Quite naturally we have to ask why this is and the answer is because the price of both items has risen dramatically while wages haven't.
There are fifty million more people in this nation today than there were in 1990. Logic would dictate that more people means more workers and more workers would mean greater production...but that's not what's happening.
There's no shortage of goods but we definitely have a shortage of jobs when one out of three working aged US citizens are listed as not in the labor force.
Then we have the labor force itself...if someone pays you a buck a week, you're counted as employed!
Still looking for collapse? Population is rising, commodity prices are rising--in some cases like housing they've risen dramatically and wages...wages are going backwards!
If we look at the income distribution index (how many people actually make how much) we see the fifty percent of working aged males earn less than $27.5k while fifty percent of working aged females make less than $15k!
Another damning statistic is the average workweek, which currently stands at around 33 hours. What this means is a huge percentage of the labor force doesn't reap the benefit of overtime...if they need more money they need to get a second job.

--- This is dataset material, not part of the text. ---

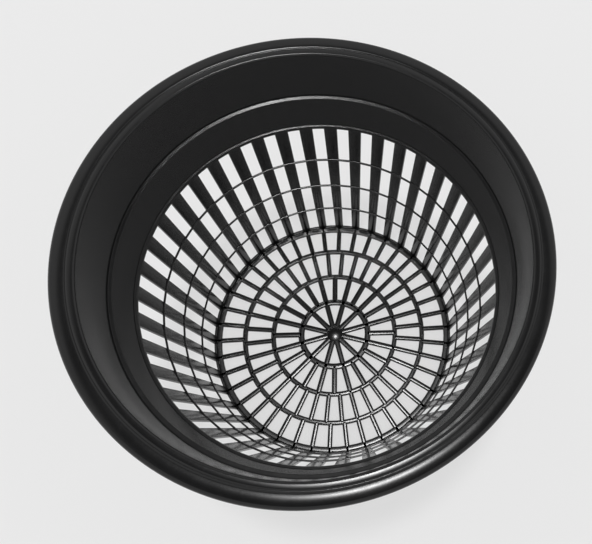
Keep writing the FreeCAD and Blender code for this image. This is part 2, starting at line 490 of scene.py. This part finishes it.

Understand what this means.
If the `average' person is surviving on $27,500 how do you justify NINE DIGIT CEO compensation? The very existence of the CEO blows the purchasing power of the average citizen right out of the water!
The more THEY make the less YOU earn because prices rise based on how much money is in the whole system, not how much you get!
So you see good citizen, the more `disparity' in income, the worse this situation gets.
Inflation is defined as `too much money chasing too few goods'. Well, there seems to be plenty of goods so the `problem' leaks back to `too much money' (Executive compensation) and prices that reflect these `freak' compensation packages!
30,40,50 year mortgages and 5 year car notes...think about it. If they didn't `stretch `em out' you wouldn't be able to afford either a car or a home.